Nun ist längst nicht alles schlecht beim Hamburger Versandhandelsriesen. Das Logistikgeschäft rund um den Paketversender Hermes hat sich im vergangenen Jahr prächtig entwickelt, auch mit dem Sektor Finanzdienstleistungen verdiente der Konzern mehr als im Vorjahr. Doch diese Erfolge genügen kaum, um die Rückgänge in anderen Bereichen abzufedern.

Insgesamt verbuchte die Otto-Gruppe im vergangenen Geschäftsjahr ein minimales Umsatzplus von 1,5 Prozent auf 11,6 Milliarden Euro.

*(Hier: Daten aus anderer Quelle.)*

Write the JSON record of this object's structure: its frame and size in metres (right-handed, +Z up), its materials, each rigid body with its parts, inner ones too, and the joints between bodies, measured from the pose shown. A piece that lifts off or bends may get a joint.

Über den Gewinn schweigt sich der Vorstand noch immer aus. Laut Unternehmenssprecher Thomas Voigt sind die Erträge zwar insgesamt um mindestens zehn Prozent zurückgegangen, im Kerngeschäft, das nun umstrukturiert wird, seien sie aber sogar gestiegen. "Wir wollen uns mit der Kostenreduzierung frühzeitig gegen die Konkurrenz wappnen", betont er. Man handele hier nicht aus einer Position der Schwäche heraus.

Das deutsche Versandgeschäft ist allerdings bei Weitem nicht die einzige Baustelle, mit der sich Vorstandschef Schrader auseinandersetzen muss. So durchforstet der Vorstand schon seit Jahren unter dem Namen FSC die Gruppe nach Verlustbringern. Der Name "Fix it - Sell it - Close it" ist dabei Programm - entweder, die betroffenen Bereiche werden saniert oder abgestoßen. Im Augenblick steht das Frankreich-Geschäft der Tochtergesellschaft 3 Suisses auf dem Prüfstand, das wegen der schwachen Konjunktur im Nachbarland rote Zahlen schreibt.

Trotz seiner harten Kritik betont der Betriebsratsvorsitzende Rost, dass er in einem konstruktiven Dialog mit dem Vorstand steht. "Es gibt aber Situationen, in denen die Häuptlinge an der Spitze nicht mehr wissen, wie die Indianer an der Basis denken. In solchen Momenten ist es notwendig, Tacheles zu reden."